The mission, which is a collaboration between NASA and the European Space Agency, launched in February and conducted a close pass of the sun in mid-June. All 10 of its instruments were switched on together for the first time during this pass to collect images and data.
The images were taken at a distance of 47,845,581 miles away from the sun. This close pass, which is called a perihelion, was within the orbits of the two closest planets to the sun, Venus and Mercury.
In the images, there are small solar flares called "campfires" that can be seen near the sun's surface.
"No images have been taken of the Sun at such a close distance before and the level of detail they provide is impressive," said David Long, co-principal investigator on the ESA Solar Orbiter Mission Extreme Ultraviolet Imager Investigation at University College London's Mullard Space Science Laboratory, in a statement.
"They show miniature flares across the surface of the Sun, which look like campfires that are millions of times smaller than the solar flares that we see from Earth," he said.
"Dotted across the surface, these small flares might play an important role in a mysterious phenomenon called coronal heating, whereby the Sun's outer layer, or corona, is more than 200 - 500 times hotter than the layers below," Long said.

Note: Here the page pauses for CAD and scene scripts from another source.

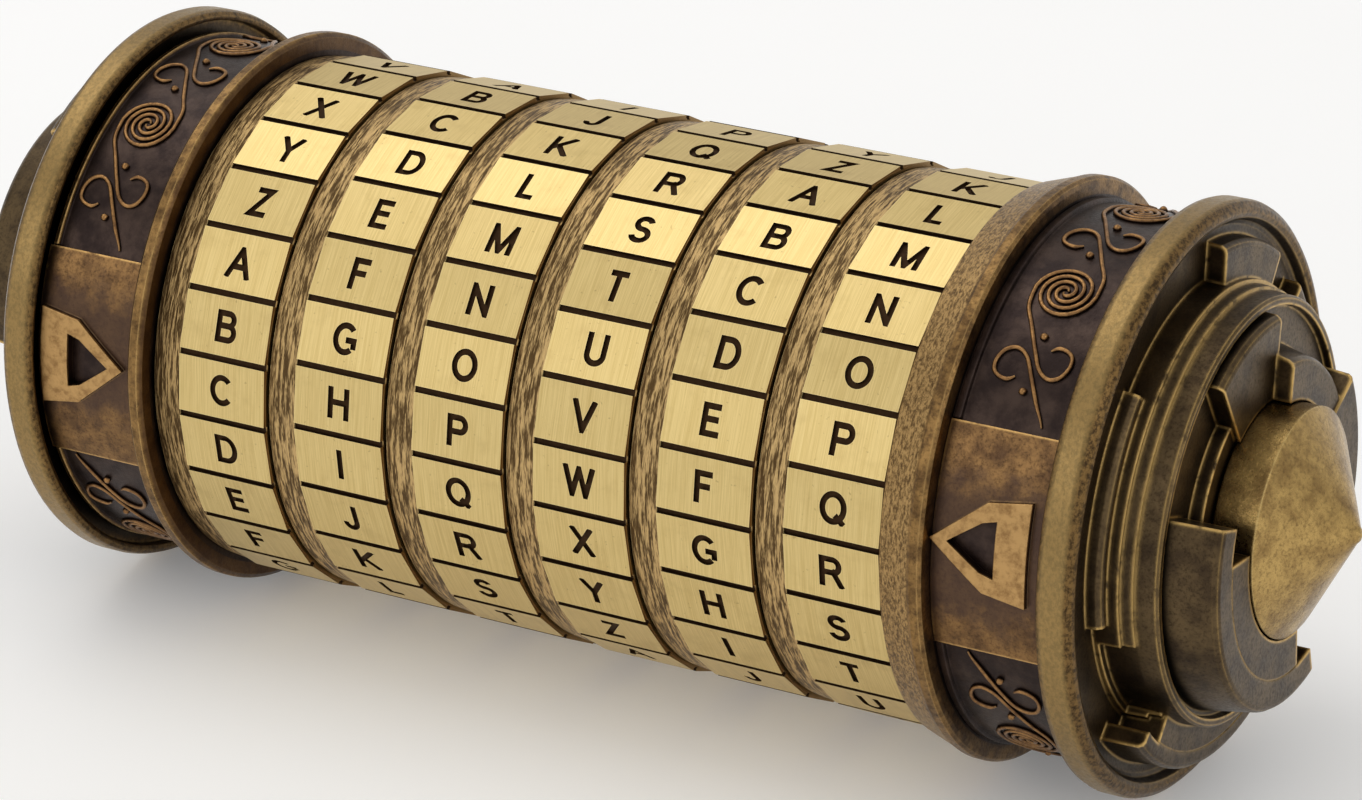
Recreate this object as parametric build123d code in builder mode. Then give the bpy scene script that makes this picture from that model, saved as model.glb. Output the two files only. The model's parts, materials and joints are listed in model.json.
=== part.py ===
from build123d import *
import math
import os

# Cryptex: six lettered rings turn on a slotted sleeve and lock a small drawer inside it.
# Millimetres. X is the axle, the sealed end at +X and the drawer's end at -X. Z is up.
# The cryptex lies on its two rims: the origin is on the table under the middle of its length.
# Angles round the axle are in degrees from the front (-Y), rising over the top (+Z).

# ---- driving dimensions ----
letter_count = 26
rim_radius = 25.0  # the two outer rims that the cryptex lies on
band_radius = 23.25  # corners of the lettered band of each ring, which has one flat for each letter
rest_flat = 4.6  # width of the shallow flat under each rim, which keeps it from rolling
axle_height = math.sqrt(rim_radius**2 - (rest_flat / 2) ** 2)
index_angle = 5.25  # where the index arrows and the lock slot stand
arrow_slack = 1.85  # the two end castings are this far off the index line, one each way
ring_count = 6
ring_pitch = 11.8
ring_gap = 0.2
ring_width = ring_pitch - ring_gap
ring_slack = (-1.4, 1.5, 1.4, -3.7, 1.2, 2.9)  # how far each ring stands off its letter
code = "CHPWFQ"

# ---- ring section ----
slope_width = 2.8
slope_drop = 0.3
letter_height = 2.8
letter_spread = 1.1  # the letters are this much wider than their strokes' table says
letter_stroke = 0.54
letter_depth = 0.3
divider_width = 0.55
divider_depth = 0.4
seat_radius = 18.0  # joint between a letter ring and its lock ring
key_count = 2
key_width = 1.1
key_height = 0.7
key_slack = 0.1
web_width = 2.6
pocket_radius = 16.1
ring_bore = 13.1
notch_width = 5.6

# ---- sleeve and drawer ----
sleeve_outer = 12.8
sleeve_inner = 11.6
tube_outer = 11.3
tube_inner = 10.5
slot_width = 3.4
rail_width = 2.8
rail_top = 12.6
tooth_top = 15.6
tooth_length = 2.4
compartment_length = 78.5
plug_length = 5.0
plug_radius = 10.8  # the tube is bored out to this for the plug that closes it

# ---- end castings ----
drum_radius = 22.7
drum_width = 10.3
flange_radius = 24.75
flange_gap = 0.2
seat_place = 48.675  # each casting's seat, from the middle of the length
stack_shift = -1.4  # the rings stand this far off the middle, towards the drawer's end
ridge_radius = 23.05  # the raised line along each edge of a drum
plate_radius = 23.15
plate_half_angle = 23.7
arrow_radius = 23.65
arrow_length = 8.55
arrow_half_width = 4.35
cap_recess = 18.3
cap_spigot = 18.0
recess_depth = 2.0
floor_depth = 3.5  # to the underside of the floor that shuts the sleeve
shadow_gap = 0.8  # open joint beside the drawer's rim
stud_radius = 2.5
stud_hole = 2.6
stud_end = 2.9  # how far the finial's stud reaches past the seat
finial_radius = 9.65
finial_seat = 7.7  # heights above the casting's seat
finial_base = 11.7
finial_tip = 16.9

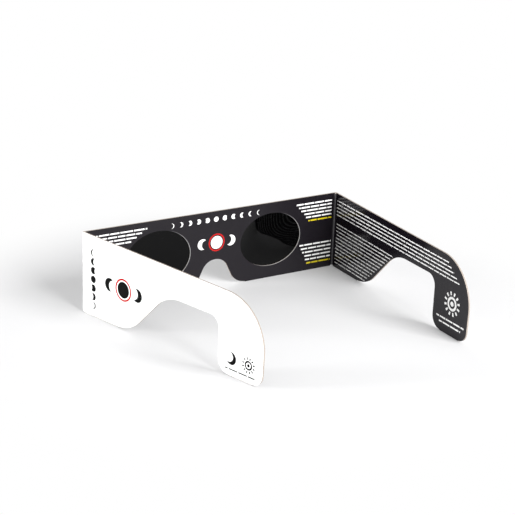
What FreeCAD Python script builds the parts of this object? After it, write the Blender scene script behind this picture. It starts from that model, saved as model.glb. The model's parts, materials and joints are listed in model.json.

"We are looking forward to investigating this further as Solar Orbiter gets closer to the Sun and our home star becomes more active."
The scientists don't yet know what exactly the campfires are, but they believe they could be "nanoflares," or tiny sparks that help heat the sun's outer atmosphere.
"The campfires we are talking about here are the little nephews of solar flares, at least a million, perhaps a billion times smaller," said David Berghmans, principal investigator of the Extreme Ultraviolet Imager and an astrophysicist at the Royal Observatory of Belgium in Brussels. "When looking at the new high resolution EUI images, they are literally everywhere we look."
Measurements of the temperature of these campfires could provide more information, something that the orbiter's SPICE instrument, or Spectral Imaging of the Coronal Environment, can do.
In addition to images, data from the four instruments helping to measure the space environment around the orbiter was also shared.
"Already our data are revealing shockwaves, coronal mass ejections, phenomena called 'switchbacks' and fine-scale waves in the magnetic field that we are only able to see thanks to the extreme sensitivity of our instrument," said Tim Horbury, principal investigator of Solar Orbiter's magnetometer and professor at Imperial College London, in a statement.
Shortly after the mission launched in February, it was impacted by the shutdowns that occurred in response to the spread of coronavirus.
Mission control at the European Space Operations Center in Darmstadt, Germany to close down completely for more than a week during a time when each instrument was to be tested.